En réalité, les statistiques montrent que dans 80 % des cas, le violeur fait partie de l’entourage proche de la victime. Claire Serre-Combe précise aussi qu’ils rejettent la GPA surtout parce qu’ “ils l’associent principalement aux couples gays”. Quant à la prostitution, c’est l’idée de la régularisation des prostituées sans papiers en cas d’abolition du système qui les effraie. Et de citer Marine Le Pen pour qui, malgré tout, il est “stupide” de pénaliser le client puisque cela reste “le plus vieux métier du monde“.
Le paradoxe du constat dressé par les portes paroles d’OLF et l’assemblée qui leur répond paraît incroyable : un parti clairement hostile à la cause des femmes recueille de plus en plus leurs votes. “Il y a un vrai paradoxe” admet Sylvain Crépon, maître de conférences en science politique à l’université François-Rabelais de Tours. Auteur de plusieurs ouvrages sur l’extrême droite, il confirme “une absence de changement dans le programme du Front national depuis sa création. Il n’y a rien qui concerne l’égalité homme-femme, tout est axé sur la famille. La femme y est renvoyée à son statut de mère.” Il s’accorde avec Nonna Mayer, enseignante en sciences politiques à l’IEP de Paris, sur le fait que l’arrivée de Marine Le Pen à la tête du parti a complètement modifié la situation ;
“Jean Marie Le Pen avait un discours violent et sexiste. Le choix de ses mots n’était pas anodin. Il aimait évoquer “ce monde islamique qui ‘pénètre lentement l’Europe’, ces immigrés qui ‘demain coucheront avec votre femme ; votre fille, votre fils’, etc. Ces formulations hérissaient le poil des femmes. Sa fille, elle, insiste sur son image de femme moderne, divorcée, qui sait articuler son rôle de mère, d’avocate, et de leader politique, sans les outrances du père” énonce-t-elle.
Un contexte propice
Et si par le passé les électrices votaient moins pour l’extrême droite, les circonstances ont depuis évolué en faveur de cette mouvance. Nonna Mayer estime que “le changement tient notamment à la crise économique. Avant, c’était chez les ouvriers, un monde majoritairement masculin, le plus exposé au chômage, que Le Pen faisait ses meilleurs scores. Aujourd’hui sa fille progresse aussi au sein d’un prolétariat du commerce et des services précarisé, majoritairement féminin, type caissière de supermarché, en révolte contre leurs conditions de travail . Son score y atteint 30 % à la présidentielle de 2012”.
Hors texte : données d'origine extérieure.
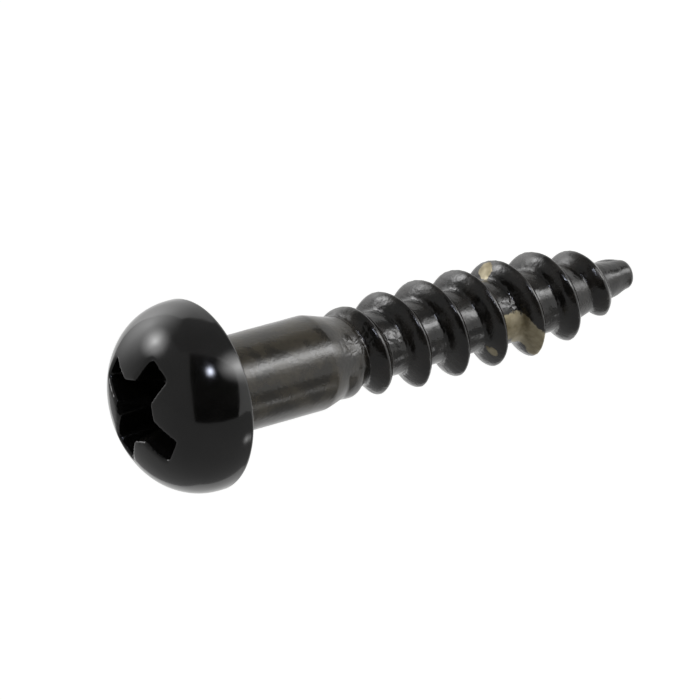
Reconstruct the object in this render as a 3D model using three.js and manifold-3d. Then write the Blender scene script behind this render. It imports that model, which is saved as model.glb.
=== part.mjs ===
// A round-head wood screw with a cross recess. The real one is a single piece of steel wire: the head and
// its recess are struck cold, the thread is rolled on, and the point is rolled to a blunt gimlet end. So it
// is one mesh here too, made by joining a turned blank to a helical ridge and cutting the recess out.
//
// Frame: millimetres, +Z up. The origin is the centre of the head's flat bearing face. The dome rises above
// it, and the shank, the thread and the point run down the Z axis below it. A depth is a distance below the
// bearing face, so a point at some depth has z = -depth.

import * as THREE from "three";
import { mergeVertices } from "three/addons/utils/BufferGeometryUtils.js";
import Module from "manifold-3d";

// Driving dimensions, in millimetres unless a comment says otherwise.

// Head
const headDiameter = 6.96;
const headHeight = 2.88; // from the bearing face to the top of the dome
const rimHeight = 0.25; // the straight edge under the dome
const domeFullness = 2.45; // 2 makes the dome an ellipse, and more makes its shoulder rounder
const rimRounding = 0.08; // where the rim meets the bearing face
const seatFillet = 0.2; // where the bearing face meets the shank

// Shank
const bodyLength = 19.05; // from the bearing face to the tip
const shankDiameter = 3.51;
const shankLength = 4.8; // the plain shank, down to its shoulder
const shoulderLength = 1.2; // the cone from the plain shank down to the neck, where the thread begins
const neckDiameter = 2.84;

// Core
const coreDiameter = 2.48; // between the crests, below the neck
const coreBlend = 0.7; // length in which the neck eases down to the core
const coreEndDiameter = 2.44; // between the crests, where the point begins
const pointLength = 3.65; // the cone at the end of the core
const tipDiameter = 1.0;
const tipRounding = 0.2;

// Thread
const threadDiameter = 3.76; // over the crests
const pitch = 1.69;
const threadLead = 0.25; // how far above the neck the ridge begins
const threadStop = 0.65; // how far above the tip the ridge has died away
const runIn = 3.3; // length along the axis in which the ridge grows to its full height
const runInCurve = 0.45; // 1 lets it grow evenly, and less brings it up faster at first
const runOut = 4.0; // length along the axis in which it dies away
const runOutCurve = 0.7; // 1 lets it die away evenly, and less keeps it high for longer
const ridgeWidth = 1.12; // along the axis, at the foot of the ridge
const startAngle = 162; // degrees from +X to where the ridge begins
const ridgeSink = 0.3; // how far the ridge's base reaches into the core, so that the two join soundly
const footSink = 0.05; // how far below the core's surface the ridge's flanks begin

// Recess
const recessSpan = 4.4; // across two opposite wings, at the top of the dome
const recessDepth = 2.2; // below the top of the dome
const wingWidth = 1.13; // at the top of the dome
const wingEndTaper = 13.25; // degrees that a wing's end leans in towards the axis
const wingSideTaper = 5; // degrees that a wing's sides lean in
const pocketWidth = 2.25; // across the flats of the square pocket between the wings
const pocketTaper = 13.25; // degrees that the pocket's sides lean in
const recessTurn = 33.4; // degrees from +X to the first wing
const cutterRise = 0.5; // how far the cutter stands above the dome, so that the cut is clean

// Fineness of the faceted surfaces
const facetsPerTurn = 36;
const domeRings = 10;
const filletSteps = 3;
const flankSteps = 3;
const sliverSize = 0.002; // facets thinner than this, left where the joins cross, are merged away

// Derived values
const headRadius = headDiameter / 2;
const shankRadius = shankDiameter / 2;
const neckRadius = neckDiameter / 2;
const coreRadius = coreDiameter / 2;
const coreEndRadius = coreEndDiameter / 2;
const crestRadius = threadDiameter / 2;
const tipRadius = tipDiameter / 2;
const shoulderDepth = shankLength + shoulderLength; // where the shoulder's cone meets the neck
const coreDepth = shoulderDepth + coreBlend; // where the core has its own size
const pointDepth = bodyLength - pointLength; // where the core turns into the point
const threadStart = shoulderDepth - threadLead; // depth of the crest where the ridge begins
const threadEnd = bodyLength - threadStop; // depth of the crest where the ridge has died away

const { clamp, lerp, mapLinear, smoothstep, degToRad } = THREE.MathUtils;

const wasm = await Module();
wasm.setup();

// A closed three.js geometry as a solid, with the vertices that share a place merged.
function solidFrom(geometry) {
  const bare = geometry.clone();
  bare.deleteAttribute("normal");
  bare.deleteAttribute("uv");
  const merged = mergeVertices(bare);
  return new wasm.Manifold(
    new wasm.Mesh({
      numProp: 3,
      vertProperties: new Float32Array(merged.attributes.position.array),
      triVerts: new Uint32Array(merged.index.array),
    }),
  );
}

// The solid as a three.js geometry, with a flat normal on each face.
function geometryFrom(solid) {
  const mesh = solid.getMesh();
  const shared = new THREE.BufferGeometry();
  shared.setAttribute("position", new THREE.BufferAttribute(mesh.vertProperties, 3));
  shared.setIndex(new THREE.BufferAttribute(mesh.triVerts, 1));
  const faceted = shared.toNonIndexed();
  faceted.computeVertexNormals();
  return faceted;
}

// The radius of the body under the thread: the neck, the slightly tapered core, and the point's cone.
function rootRadius(depth) {
  if (depth > pointDepth) {
    return mapLinear(depth, pointDepth, bodyLength, coreEndRadius, tipRadius);
  }
  const core = mapLinear(Math.max(depth, coreDepth), coreDepth, pointDepth, coreRadius, coreEndRadius);
  return lerp(neckRadius, core, smoothstep(depth, shoulderDepth, coreDepth));
}

// Points of a round corner between two points, bulging towards a third.
function roundedCorner(from, corner, to) {
  return new THREE.QuadraticBezierCurve(from, corner, to).getPoints(filletSteps);
}

// The blank's half outline: from the tip up to the head, out under it, and over the dome to its top.
function blankOutline() {
  const at = (radius, depth) => new THREE.Vector2(radius, -depth);
  const onRoot = (depth) => at(rootRadius(depth), depth);
  const tip = roundedCorner(
    at(tipRadius - tipRounding, bodyLength),
    onRoot(bodyLength),
    onRoot(bodyLength - tipRounding),
  );
  const underHead = roundedCorner(
    at(shankRadius, seatFillet),
    at(shankRadius, 0),
    at(shankRadius + seatFillet, 0),
  );
  const rim = roundedCorner(
    at(headRadius - rimRounding, 0),
    at(headRadius, 0),
    at(headRadius, -rimRounding),
  );
  const dome = [];
  for (let ring = 0; ring < domeRings; ring++) {
    const lean = ((ring / domeRings) * Math.PI) / 2;
    const radius = headRadius * Math.cos(lean) ** (2 / domeFullness);
    dome.push(at(radius, -lerp(rimHeight, headHeight, Math.sin(lean))));
  }
  const blendMiddle = (shoulderDepth + coreDepth) / 2;
  return [
    at(0, bodyLength),
    ...tip,
    ...[pointDepth, coreDepth, blendMiddle, shoulderDepth].map(onRoot),
    at(shankRadius, shankLength),
    ...underHead,
    ...rim,
    ...dome,
    at(0, -headHeight),
  ];
}

// The turned blank. A lathe turns about Y, so it is stood up along Z.
function blank() {
  return solidFrom(new THREE.LatheGeometry(blankOutline(), facetsPerTurn).rotateX(Math.PI / 2));
}

// The ridge's section. Its x is 0 at the foot and 1 at the crest, or -1 along the buried base. Its y is a
// distance along the axis. The flanks follow a cosine, so both the crest and the foot are round.
function ridgeSection() {
  const halfWidth = ridgeWidth / 2;
  const section = new THREE.Shape();
  section.moveTo(-1, -halfWidth);
  for (let step = -flankSteps; step <= flankSteps; step++) {
    const across = step / flankSteps;
    section.lineTo((1 + Math.cos(Math.PI * across)) / 2, across * halfWidth);
  }
  section.lineTo(-1, halfWidth);
  return section;
}

// How far the crest stands off the body at a depth. Both ends of the ridge lie below the surface.
function ridgeHeight(depth) {
  const buried = -2 * footSink;
  const grown = clamp((depth - threadStart) / runIn, 0, 1) ** runInCurve;
  const left = clamp((threadEnd - depth) / runOut, 0, 1) ** runOutCurve;
  const crest = lerp(neckRadius + buried, crestRadius, grown);
  return lerp(buried, crest - rootRadius(depth), left);
}

// The thread: a straight bar with the ridge's section, wound down the core as a right-hand helix.
function threadRidge() {
  const turns = (threadEnd - threadStart) / pitch;
  const bar = new THREE.ExtrudeGeometry(ridgeSection(), {
    depth: turns,
    steps: Math.round(turns * facetsPerTurn),
    bevelEnabled: false,
  });
  const places = bar.getAttribute("position");
  for (let i = 0; i < places.count; i++) {
    const share = places.getX(i);
    const turn = places.getZ(i);
    const crestDepth = threadStart + pitch * turn;
    const depth = crestDepth - places.getY(i); // taken away, so that the wound bar's faces still point out
    const rise = share < 0 ? -ridgeSink : lerp(-footSink, ridgeHeight(crestDepth), share);
    const radius = rootRadius(depth) + rise;
    const angle = degToRad(startAngle - 360 * turn);
    places.setXYZ(i, radius * Math.cos(angle), radius * Math.sin(angle), -depth);
  }
  return solidFrom(bar);
}

// A bar that stands over the head's centre and narrows downwards to the recess's floor. Its length and
// width are those at the top of the dome.
function taperedBar(length, width, endTaper, sideTaper) {
  const bar = new THREE.BoxGeometry(1, 1, recessDepth + cutterRise);
  bar.translate(0, 0, headHeight - (recessDepth - cutterRise) / 2);
  const places = bar.getAttribute("position");
  for (let i = 0; i < places.count; i++) {
    const narrowing = 2 * (headHeight - places.getZ(i));
    const x = places.getX(i) * (length - narrowing * Math.tan(degToRad(endTaper)));
    const y = places.getY(i) * (width - narrowing * Math.tan(degToRad(sideTaper)));
    places.setXY(i, x, y);
  }
  return bar;
}

// The recess: two crossed wings, and a square pocket that cuts away the corners between them.
function recessCutter() {
  const turned = (bar, degrees) => solidFrom(bar.rotateZ(degToRad(recessTurn + degrees)));
  const wing = (degrees) =>
    turned(taperedBar(recessSpan, wingWidth, wingEndTaper, wingSideTaper), degrees);
  const pocket = turned(taperedBar(pocketWidth, pocketWidth, pocketTaper, pocketTaper), 45);
  return wing(0).add(wing(90)).add(pocket);
}

const lacqueredSteel = new THREE.MeshStandardMaterial({
  color: 0x141412,
  roughness: 0.25,
  metalness: 0,
});

const screwBody = blank().add(threadRidge()).subtract(recessCutter()).simplify(sliverSize);

const screw = new THREE.Mesh(geometryFrom(screwBody), lacqueredSteel);
screw.name = "wood_screw";

const woodScrew = new THREE.Group();
woodScrew.add(screw);

export default woodScrew;
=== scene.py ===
import math

import bpy
from mathutils import Matrix, Vector, noise


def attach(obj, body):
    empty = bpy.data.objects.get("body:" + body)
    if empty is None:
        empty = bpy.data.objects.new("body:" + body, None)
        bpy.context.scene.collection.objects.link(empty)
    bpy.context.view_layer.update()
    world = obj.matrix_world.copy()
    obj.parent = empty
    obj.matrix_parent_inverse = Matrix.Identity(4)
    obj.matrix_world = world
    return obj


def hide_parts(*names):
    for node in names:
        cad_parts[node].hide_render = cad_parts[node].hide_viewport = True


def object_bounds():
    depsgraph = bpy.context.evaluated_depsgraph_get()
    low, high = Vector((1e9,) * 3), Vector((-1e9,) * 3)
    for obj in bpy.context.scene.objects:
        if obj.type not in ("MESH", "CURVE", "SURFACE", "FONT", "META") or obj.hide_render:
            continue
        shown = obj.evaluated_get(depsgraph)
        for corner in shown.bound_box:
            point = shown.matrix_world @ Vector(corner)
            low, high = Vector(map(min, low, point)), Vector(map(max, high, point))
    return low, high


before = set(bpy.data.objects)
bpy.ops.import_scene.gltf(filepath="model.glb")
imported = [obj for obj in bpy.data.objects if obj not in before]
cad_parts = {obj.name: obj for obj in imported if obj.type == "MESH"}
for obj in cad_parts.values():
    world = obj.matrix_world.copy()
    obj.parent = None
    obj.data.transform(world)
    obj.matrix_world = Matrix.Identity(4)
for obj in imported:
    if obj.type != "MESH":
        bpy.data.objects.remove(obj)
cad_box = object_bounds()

# A round-head wood screw in black lacquer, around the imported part's frame. The frame's origin is the centre
# of the head's bearing face, with the dome above it and the shank, thread and point below it.
#
# The screw is modelled with 1 Blender unit as 1 mm, because Blender's own thresholds suit that size, and the
# finished mesh is brought down to metres at the end. A depth is a distance below the bearing face, an angle
# is in degrees round the axis from +X, and every other length is in mm.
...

Quant à savoir ce qu’il en sera du vote à venir lors des départementales, difficile à dire. Car comme l’indique Sylvain Crépon : “Le profil sociologique des abstentionnistes est assez proche de celui du FN, qui est souvent un électorat peu politisé.” Tout reposera donc sur le niveau de mobilisation en ce dimanche 22 mars.
Pour Nonna Mayer “Il est trop tôt pour dire si le phénomène va durer. C’est une période de transition. Et il ne faut pas non plus exagérer le succès de Marine Le Pen auprès des électrices. Le niveau d’études reste déterminant. Chez les actives cadres supérieurs et bac +, qui ont percé le plafond de verre, le vote FN reste deux fois moins fréquent que chez les hommes.”
Un risque sous)-estimé
Face à cette situation, Osez le féminisme a décidé de lancer une campagne pour tenter de sensibiliser l’opinion. Pour l’association, l’enjeu de dimanche n’est pas suffisamment pris au sérieux. Responsable de l’attribution d’une grande partie des aides sociales, qui représente environ la moitié de leur budget, les départements sont des garants de plusieurs droits qui concernent directement ces mêmes femmes précaires. L’attribution du RSA, le financement d’associations solidaires, des crèches et des plannings familiaux en font partie. Impossible pour elles de baisser les bras quand la population féminine représente 53 % des votants.